Now I won’t say that the position has reversed, exactly, but in the US the show is currently enjoying a level of popularity — indeed sheer awareness — that constantly baffles me. I mean, it’s on the cover to TV Guide now. Walking through the mall, every other shop seems to have a dedicated section for Doctor Who tchotchkes. Although it will never reach the broad popular awareness of Lost or even Battlestar Galactica, as of 2013 it seems to be reaching pretty much everyone Stateside who would be into a show like this.

To this we can attribute both BBC America’s strong marketing since 2010 — which beyond its general quality and scale, so far as I know, constitutes the first time the show has ever in any form been advertised in the US — and, I think, Moffat’s… how should I put this… his CW-leaning tonal and narrative sensibilities.

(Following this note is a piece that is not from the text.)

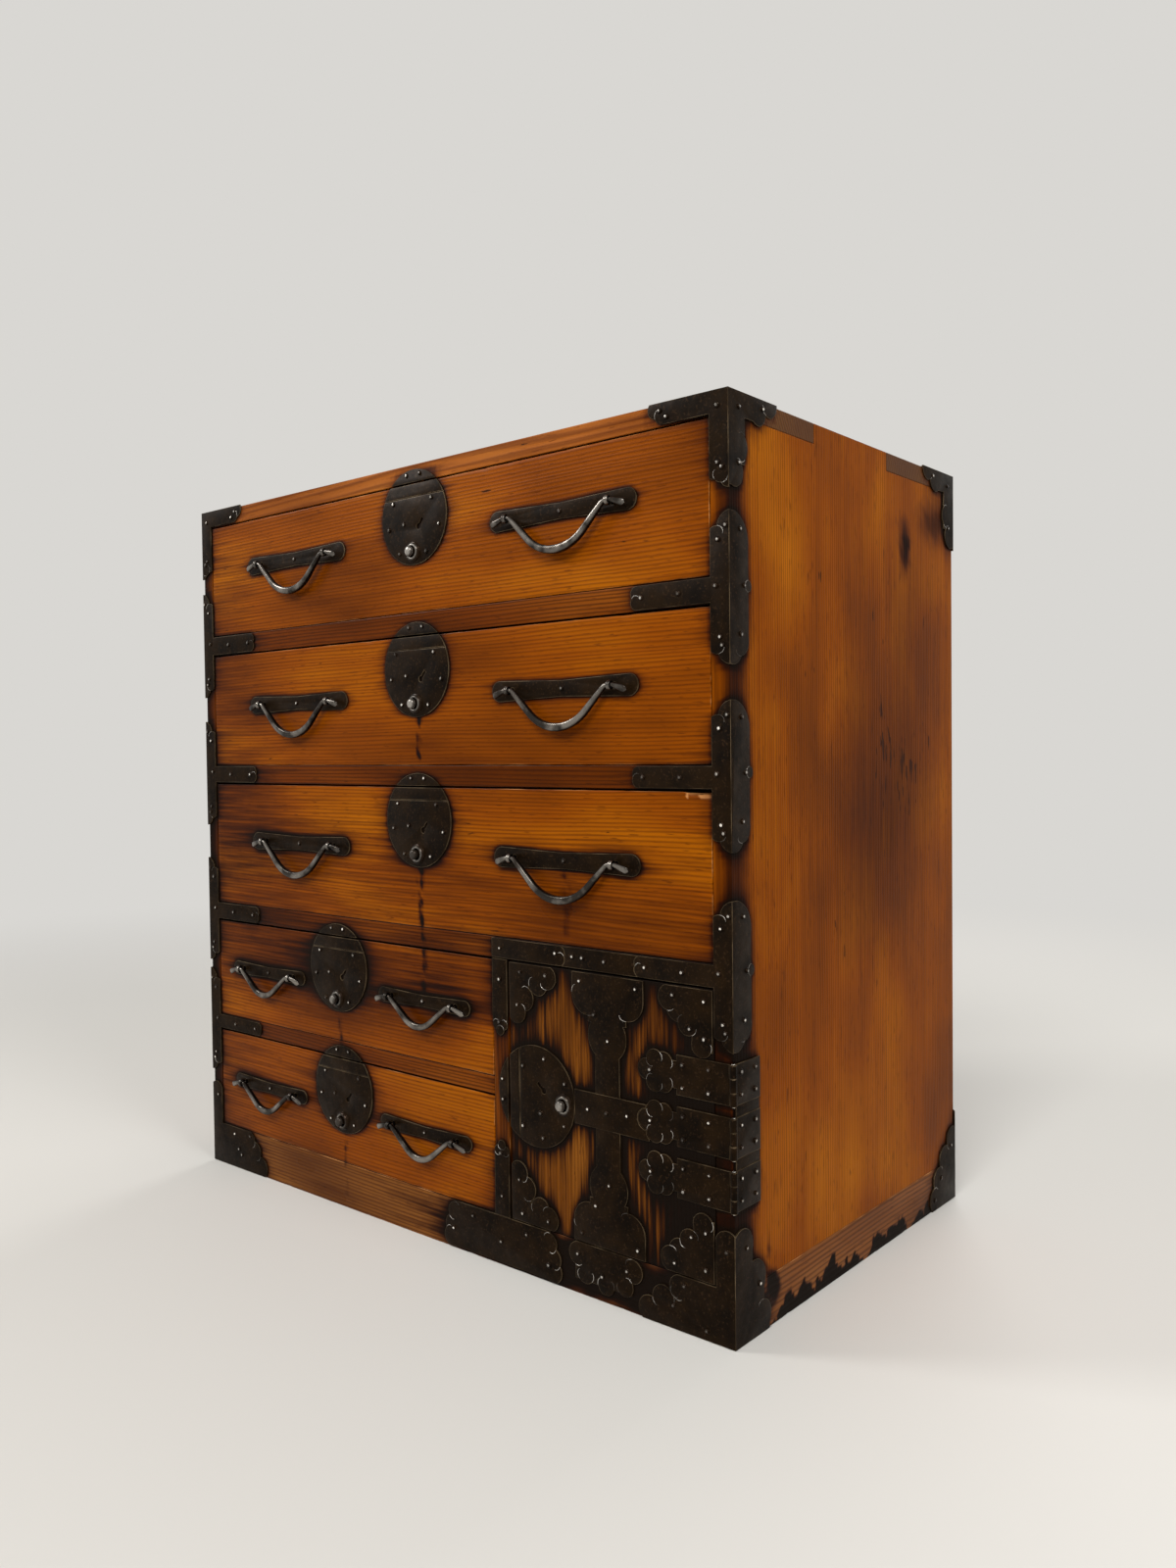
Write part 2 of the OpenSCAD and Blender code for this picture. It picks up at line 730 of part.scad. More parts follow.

Under his lead the show has become a shiny teenyboppy show that Twilight and Harry Potter fans can adopt. It has pretty young leads; lots of twisty, angsty plotting with no real, damaging consequence; and a shift from message storytelling toward narrative solipsism, whereby the show is less about social issues and abstract concepts, and more about itself and its own mythology. Which is the kind of stuff that really works over here.

That’s just my reading, of course. Feel free to ignore it. Point is, between the marketing and the changed direction of the show it’s popular over here in a way that would have been unthinkable even during the Tennant years. Meanwhile, In the UK… well, people still watch it. When you count time-shifted ratings and online streaming, it still gets roughly the same viewers as it has since 2005. The difference is that compared to Davies’ tenure the viewers tend to be less of a mass, casual audience and more of the kind of people who would make a concerted effort to seek it out.

And while you couldn’t accuse the BBC of under-promoting the show these days, particularly in and around the 50th anniversary, it isn’t receiving quite the same level of blitz saturation and general media interest that it did during Tennant’s reign.

It’s a subjective thing, perhaps, but if we’re talking UK publicity then if Tennant’s departure received a full 10 in the This Is What Is Happening On TV department, Smith’s has dialed down to maybe a 7 or an 8. It’s big news if you’re one of the people who watches Doctor Who, which is admittedly a pretty huge audience, but it’s not the only thing that matters on television.

bronxbee
bronxbee
Fri, Dec 13, 2013 6:28pm

i like this poster a lot more than the other one.

MaryAnn Johanson
reply to  bronxbee
Mon, Dec 16, 2013 9:09am

Me too.

MarkyD
Fri, Dec 13, 2013 8:37pm

I’ll certainly watch it, but I lost all anticipation when I saw the Cybermen were going to be in it. Ugh.

Dr. Rocketscience
Dr. Rocketscience
Sat, Dec 14, 2013 5:00am

Well, for my part, I no longer care why the TARDIS exploded*, and I never expected an answer to the question**.

* Because it was too long ago.

** Partly because I don’t think there is answer, and partly because I assumed it was the question that was important.

Mate Sršen
Sat, Dec 14, 2013 12:23pm

Wouldn’t mind having that on the wall, no sir. Not one bit.